City officials are expanding an education partnership with Microsoft that focuses on training low-income kids and young adults to use technology, with new programs focused on big data and artificial intelligence.
The expansion is part of the “Internet of Things” alliance between Microsoft and Mayor Sylvester Turner’s administration, launched in May 2018. Microsoft’s new program, called Accelerate: Houston, will provide digital skills instruction in Houston schools, such as LinkedIn workshops and wide-ranging DigiCamps.
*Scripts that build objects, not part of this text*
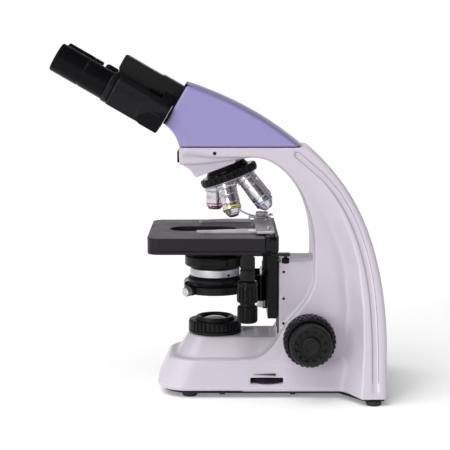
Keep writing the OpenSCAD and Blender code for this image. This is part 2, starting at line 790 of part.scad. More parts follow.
// Domed plate with a threaded seat, seat_wall thick, for each objective
module turret_plate() {
    color([0.62, 0.6, 0.63]) turret_frame() difference() {
        union() {
            difference() {
                union() {
                    translate([0, 0, -46.5]) cylinder(h = 8, r = 27.9);
                    rotate_extrude() polygon([[0, -53.5], [12, -53.5], [30.2, -47.4], [30.2, -46.2],
                        [27.9, -46.2], [27.9, -46], [0, -46]]);
                }
                translate([0, 0, -46.5]) cylinder(h = 10, r = 24);
            }
            intersection() {
                for (k = [0:turret_slots - 1]) station(k) translate([0, 0, -seat_s])
                    cylinder(h = seat_wall, r = 11.6);
                union() {
                    translate([0, 0, -60]) cylinder(h = 13.4, r = 40);
                    translate([0, 0, -48]) cylinder(h = 12, r = 27.9);
                }
            }
        }
        translate([0, 0, -56]) cylinder(h = 12, r = 5.06);
        for (k = [0:turret_slots - 1]) station(k) {
            translate([0, 0, -seat_s + seat_wall]) cylinder(h = 12, r = 11.2);
            translate([0, 0, -seat_s - 1]) cylinder(h = 20, r = objective_thread_r);
            translate([0, 0, -seat_s - 8]) cylinder(h = 8, r = 11.2);
        }
    }
}

// Objective drawn below its seat: collar, barrel, coned nose, with the thread above the seat
module objective(len, body_r, nose_r, cone) {
    translate([0, 0, -seat_s]) difference() {
        rotate_extrude() polygon([[0, 3.8], [9.9, 3.8], [9.9, 0], [10.9, 0], [10.9, -5], [9.9, -6],
            [body_r, -7], [body_r, -len + cone], [nose_r + 1, -len + 1.2], [nose_r, -len], [0, -len]]);
        translate([0, 0, -len - 1]) cylinder(h = len + 8, r = nose_r * 0.4);
    }
}

module objective_4x() { color([0.75, 0.74, 0.77]) turret_frame() station(0) objective(24, 9.6, 6, 4); }

module objective_10x() { color([0.75, 0.74, 0.77]) turret_frame() station(1) objective(36, 10.1, 4.5, 7); }

module objective_40x() { color([0.75, 0.74, 0.77]) turret_frame() station(2) objective(43.4, 10.3, 4, 7); }

module objective_100x() { color([0.75, 0.74, 0.77]) turret_frame() station(3) objective(43.8, 10.3, 3.5, 8); }

// ---------- viewing head ----------

// Frame on the head's sloping face: X across, Y up the face, Z towards the user's eye
module eye_frame() { on_axis() translate([0, hinge_y, hinge_z]) rotate([90 - eye_tilt, 0, 0]) children(); }

// Side outline of the head: concave throat, sloping face, roof and tail
module head_outline() {
    polygon(concat(bezier([-37, seam_z + 0.6], [-39, 276], [-44, 285], [-53.2, 292.317], 8),
        bezier([-28.27, 335.5], [5, 325.4], [46.7, 306], [90, seam_z + 2.6], 16), [[89, seam_z + 0.6]]));
}

// Housing of the head with the round dovetail that sits in the arm
module head_housing() {
    color([0.58, 0.55, 0.76]) on_axis() difference() {
        union() {
            side_plate(-arm_half_w, arm_half_w) head_outline();
            rod_z(261, seam_z + 2, 24.94);
        }
        side_plate(-30, 30)
            polygon([[-30, seam_z + 7], [-42, 292], [-30, 318], [20, 302], [56, seam_z + 7]]);
        rod_z(255, 290, 12);
        translate([0, hinge_y, hinge_z]) rotate([90 - eye_tilt, 0, 0]) translate([0, 0, -16])
            cylinder(h = 30, r = 12);
    }
}

// Prism block that bends the light towards the eyepieces, on its bracket
module head_prism() {
    color([0.8, 0.85, 0.9, 0.5]) on_axis() side_plate(-16, 16)
        polygon([[-16, seam_z + 7], [16, seam_z + 7], [22, 286], [-12, 304], [-24, 296]]);
}

// Cover plate on the sloping face with the pivot tube of the two arms
module front_plate() {
    color([0.06, 0.06, 0.07]) eye_frame() difference() {
        union() {
            translate([-33, -26.5, 0]) cube([66, 49, 2.4]);
            translate([0, 0, 2.3]) cylinder(h = 33.7, r = 8);
        }
        translate([0, 0, -1]) cylinder(h = 40, r = 6.5);
    }
}

// Cover over the pivot, between the two tubes
module bridge_cover() {
    color([0.07, 0.07, 0.08]) eye_frame() difference() {
        translate([-14.6, 0.6, 2.4]) cube([29.2, 15.4, 71.3]);
        translate([-16, -1, 2]) cube([32, 14.3, 35]);
        translate([-11.5, -2, 40]) cube([23, 15, 31]);
    }
}

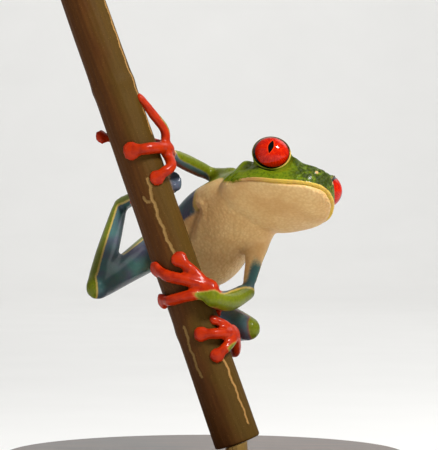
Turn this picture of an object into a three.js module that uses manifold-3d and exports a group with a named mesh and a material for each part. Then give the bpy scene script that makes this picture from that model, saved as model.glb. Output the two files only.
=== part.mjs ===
// Red-eyed tree frog (Agalychnis callidryas), life size, clinging to a short cut length of stem
// that a plain round display stand holds up. Millimetres, +Z up.
// The frog and the stem are measured from the middle between the frog's eyes. One group then moves
// them so that the part's origin is the centre of the stand's underside.
import * as THREE from "three";
import { LoftGeometry } from "three/addons/geometries/LoftGeometry.js";
import { mergeVertices } from "three/addons/utils/BufferGeometryUtils.js";
import Module from "manifold-3d";

const wasm = await Module();
wasm.setup();

const v = (x, y, z) => new THREE.Vector3(x, y, z);
const rad = THREE.MathUtils.degToRad;
const between = (a, b, share) => a.clone().lerp(b, share);

// ---------- driving dimensions ----------
const FROG_ABOVE_STAND = v(16, -14, 55); // the point that the frog is measured from
const GAP = 0.3; // clearance between neighbouring solids

const HEAD = {
  middle: v(0, 0, -0.3), // between the eyes, from the point that all else is measured from
  forward: v(0.6437, -0.753, 0.135),
  left: v(0.7135, 0.5274, -0.4621),
  eyeSpread: 6.6, // eye centre from the midline
  neckCut: -10.2, // where head and trunk part
  sides: 20,
};
const EYE = {
  long: 3.2,
  tall: 2.85,
  deep: 3.1,
  ahead: 0.69, // the gaze's share forward, to the side and down
  aside: 0.71,
  down: 0.09,
  lidMargin: 0.42, // how much larger the lid's bulge is than the eyeball
  lidSetBack: 1.2,
};
// The stem leans: `lean` is how far it moves along X for each millimetre up.
const STEM = { top: 33.5, bottom: -45.9, lean: -0.35, middleX: -26.38, topRadius: 3.5, footRadius: 4 };
const STAND = {
  radius: 36,
  thick: 6,
  edge: 1.4,
  postRadius: 1.9,
  braceRadius: 1.3,
  braceReach: 15, // how far behind the stem the brace meets the base
  braceHold: -37, // where on the stem the brace ends
  sunk: 2, // how far the rods' lines run past what they meet, before they are cut
};

// ---------- skeleton: joint centres ----------
const shoulder = { right: v(-11.2, 7.4, -0.9), left: v(-6.9, 10, -10.1) };
const elbow = { right: v(-14.9, 12.5, -0.2), left: v(-8.7, 4.8, -20.5) };
const wrist = { right: v(-22.2, 2.4, 3.2), left: v(-14.7, -5, -21.4) };
const hip = { right: v(-25, 26.6, -13.4), left: v(-18.4, 26.8, -18.8) };
const knee = { right: v(-34.6, 8, -19.9), left: v(-8.4, 6, -26.9) };
const heel = { right: v(-31.4, 27, -5.4), left: v(-16, 26, -28.5) };
const instep = { right: v(-26.4, 16.5, -3), left: v(-13.6, 13, -31.2) };
const sole = { right: v(-21.6, 8, -1.6), left: v(-11, 3.2, -29.6) };

// ---------- solids ----------
// A closed three.js geometry as a solid that can be joined and cut.
const toSolid = (geometry) => {
  const bare = new THREE.BufferGeometry();
  bare.setAttribute("position", geometry.attributes.position);
  bare.setIndex(geometry.index);
  const merged = mergeVertices(bare, 1e-4);
  return new wasm.Manifold(
    new wasm.Mesh({
      numProp: 3,
      vertProperties: merged.attributes.position.array,
      triVerts: new Uint32Array(merged.index.array),
    }),
  );
};

const toGeometry = (solid) => {
  const mesh = solid.getMesh();
  const geometry = new THREE.BufferGeometry();
  geometry.setAttribute("position", new THREE.BufferAttribute(mesh.vertProperties, 3));
  geometry.setIndex(new THREE.BufferAttribute(mesh.triVerts, 1));
  geometry.computeVertexNormals();
  return geometry;
};

const joinAll = (solids) => solids.reduce((sum, next) => sum.add(next));
const cutBy = (solid, cutters) => cutters.reduce((left, cutter) => left.subtract(cutter), solid);

// The main body of a cut solid, without the crumbs that a cut can leave.
const largest = (solid) =>
  solid.decompose().reduce((best, body) => (body.volume() > best.volume() ? body : best));

// A ring round a centre: half-width along `side`, `rise` above and `drop` below it.
const ring = (centre, side, up, [width, rise, drop], sides) =>
  Array.from({ length: sides }, (_, i) => {
    const turn = (i / sides) * 2 * Math.PI;
    return centre
      .clone()
      .addScaledVector(side, Math.cos(turn) * width)
      .addScaledVector(up, Math.sin(turn) * (Math.sin(turn) > 0 ? rise : drop));
  });

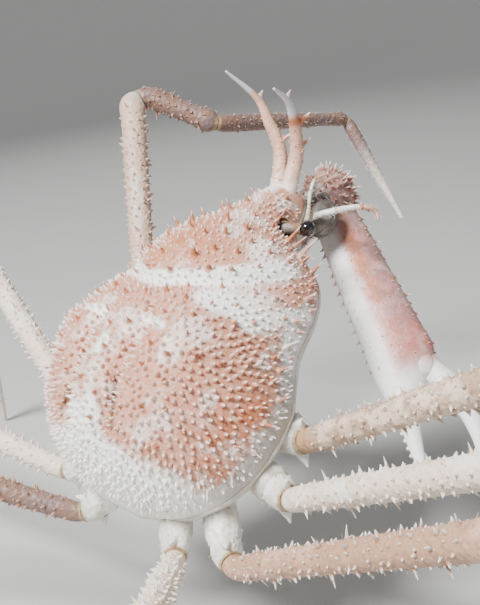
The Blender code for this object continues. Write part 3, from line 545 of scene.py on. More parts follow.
class Tube:
    """Rings of a long form: centres, directions, radii and the place of each along it"""

    def __init__(self, centres, widths, heights, side, ends=None, tangents=None):
        self.centres = np.array(centres, float)
        self.widths = np.broadcast_to(np.asarray(widths, float), len(self.centres)).copy()
        self.heights = np.broadcast_to(np.asarray(heights, float), len(self.centres)).copy()
        steps = np.gradient(self.centres, axis=0) if tangents is None else tangents
        self.tangents = steps / np.linalg.norm(steps, axis=1, keepdims=True)
        if ends is not None:
            self.tangents[0], self.tangents[-1] = ends
        self.sides = np.zeros_like(self.centres)
        for i, tangent in enumerate(self.tangents):
            side = unit(side - tangent * np.dot(side, tangent))
            self.sides[i] = side
        self.tops = np.cross(self.tangents, self.sides)
        lengths = np.linalg.norm(np.diff(self.centres, axis=0), axis=1)
        self.length = lengths.sum()
        self.places = np.concatenate([[0], np.cumsum(lengths)]) / self.length

    def point(self, place, turn):
        """Point on the surface, outward direction and tangent at a place and turn"""
        parts = []
        for column in (self.centres, self.sides, self.tops, self.tangents):
            parts.append(np.array([np.interp(place, self.places, column[:, k]) for k in range(3)]))
        centre, side, top, tangent = parts
        width = np.interp(place, self.places, self.widths)
        height = np.interp(place, self.places, self.heights)
        spoke = side * math.cos(turn) * width + top * math.sin(turn) * height
        outward = unit(side * math.cos(turn) / width + top * math.sin(turn) / height)
        return centre + spoke, outward, unit(tangent)


# Shared modelling


def deselect():
    for item in bpy.context.selected_objects:
        item.select_set(False)


def select_only(item):
    deselect()
    item.select_set(True)
    bpy.context.view_layer.objects.active = item


def add_ball(name, segments, rings):
    """A ball from the add menu, with each vertex's ring and segment number"""
    deselect()
    bpy.ops.mesh.primitive_uv_sphere_add(segments=segments, ring_count=rings, radius=1)
    ball = bpy.context.active_object
    ball.name = name
    ball.data.name = name
    places = read_points(ball)
    ring = np.rint(np.arccos(np.clip(places[:, 2], -1, 1)) / math.pi * rings).astype(int)
    segment = np.rint(np.arctan2(places[:, 1], places[:, 0]) / (2 * math.pi) * segments).astype(int)
    return ball, rings - ring, segment % segments


def read_points(item):
    places = np.empty(len(item.data.vertices) * 3)
    item.data.vertices.foreach_get("co", places)
    return places.reshape(-1, 3)


def set_points(item, points):
    item.data.vertices.foreach_set("co", np.asarray(points, np.float32).ravel())
    item.data.update()


def set_attribute(item, name, values):
    """Store one number or one colour for each vertex"""
    values = np.asarray(values, np.float32)
    kind = "FLOAT" if values.ndim == 1 else "FLOAT_COLOR"
    layer = item.data.attributes.get(name) or item.data.attributes.new(name, kind, "POINT")
    layer.data.foreach_set("value" if values.ndim == 1 else "color", values.ravel())


def read_attribute(item, name):
    values = np.empty(len(item.data.vertices), np.float32)
    item.data.attributes[name].data.foreach_get("value", values)
    return values


def set_zone(item, stripe, pink, grey):
    """Give a whole piece of a claw arm one share of its stripe, of its pink and of its grey"""
    set_attribute(item, "zone", np.tile([stripe, pink, grey, 1.0], (len(item.data.vertices), 1)))


def shape_tube(name, tube, segments, flat_ends=True):
    """A ball pulled out along a tube's rings, its two poles closing the ends"""
    count = len(tube.centres)
    ball, ring, segment = add_ball(name, segments, count + 1)
    turns = 2 * math.pi * segment / segments
    index = np.clip(ring - 1, 0, count - 1)
    spread = np.where((ring >= 1) & (ring <= count), 1.0, 0.0)[:, None]
    points = tube.centres[index] + spread * (
        tube.sides[index] * (np.cos(turns) * tube.widths[index])[:, None]
        + tube.tops[index] * (np.sin(turns) * tube.heights[index])[:, None]
    )
    if not flat_ends:
        points[ring == 0] -= tube.tangents[0] * tube.heights[0] * 0.5
        points[ring == count + 1] += tube.tangents[-1] * tube.heights[-1] * 0.5
    set_points(ball, points)
    set_attribute(ball, "along", tube.places[index])
    return ball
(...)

“This means Houston will boldly lead United States cities in adapting new technologies to create economic opportunities, close equity gaps and enhance quality of life,” said Turner, who has sought to position Houston as a more attractive site for tech companies and entrepreneurs.
Microsoft officials said they are putting $1 million into programs “that support social entrepreneurship and other initiatives” at Rice University’s Ion Innovation District as part of the expansion, though the company has yet to announce a total price tag for the new programs.
As part of Accelerate: Houston, Microsoft also is training K-12 and college educators on using technology in the classroom, and providing digital literacy workshops and “other development training” for veterans and people who are transitioning jobs.
City officials will help coordinate the programs and work with the Brookings Institution, a Washington, D.C.-based think tank, to develop what Turner called a “comprehensive local strategy for artificial intelligence and digital transformation” aimed at preparing Houston for a “changing economic landscape.”
Turner and Microsoft officials stressed at a news conference Monday that tech programs for low-income residents are especially key during COVID-19, during which Houston schools have lost contact with tens of thousands of students.
Advocates and elected officials have expressed concerns that Black and Hispanic students disproportionately lack access to laptops or internet needed for remote classes. Houston ISD Interim Superintendent Grenita Lathan said schools within the district will participate in the Microsoft program this school year, which begins Sept. 8, though she did not say which schools would be included.
“We’ll be working with Microsoft to design the programming for the students, when they’ll get online and get started, initially in a virtual format,” Lathan said.